Last train to Cooperstown
It was now or never for Maz's Hall of Fame hopes
Updated: Tuesday March 06, 2001 7:35 PM
By Jacob Luft, CNNSI.com
For Bill Mazeroski's Hall of Fame hopes, it was the bottom of the ninth inning of Game 7 and there were two outs.
Just like he did to beat the Yankees in the final inning of the last game of the 1960 World Series, Maz hit one out of the park to get into Cooperstown.
Sort of a déjà vu all over again.
Mazeroski fell excruciatingly short of induction last year when the Veterans Committee granted him 10 votes instead of the necessary 11. During his 15 years on the Baseball Writers Association of America ballot, he never gained more than 43 percent of the vote (75 percent is needed for induction).
If momentum did not carry Mazeroski over the top this year, the competition (Ron Santo in 2002, Mickey Lolich in '03) would most likely have caught up with him. The Veterans Committee can only elect one former major league player a year; it elected none last year.

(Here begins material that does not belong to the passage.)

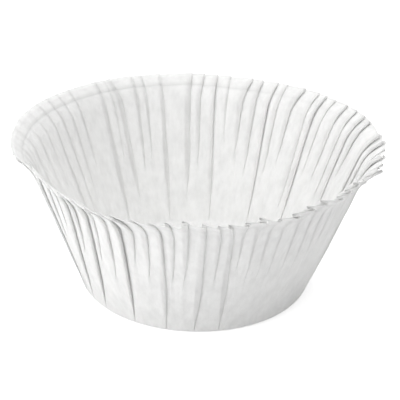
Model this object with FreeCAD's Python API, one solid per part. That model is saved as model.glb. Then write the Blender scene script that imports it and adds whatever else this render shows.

Among the 15 second baseman in the Hall, Mazeroski has the lowest career batting average (.260) and fewest stolen bases (27). However, he led all major league middle infielders with 714 RBIs during the 11-year span between 1957 and 1967. He was a seven-time All-Star and won eight Gold Gloves and is generally regarded as the best defensive second baseman of all time.
Maz's main competition this season was Gil Hodges, the former Dodgers first baseman who hit 370 home runs in 18 seasons. The late Hodges garnered 872 more BBWAA votes than Mazeroski and came close in 1983 with a 63.2 percent showing.
Hodges' 3,010 cumulative votes are the most among any players not currently in the Hall (see chart, below). Also working in his favor is the fact that the following players finished below him in BBWAA voting before being elected by the Veterans Committee: Pee Wee Reese, Phil Rizzuto, Red Schoendienst, Hal Newhouser, George Kell, Johnny Mize, Nellie Fox, Jim Bunning, Richie Ashburn, Enos Slaughter and Bobby Doerr. Hodges also managed the 1969 Mets to the World Series title.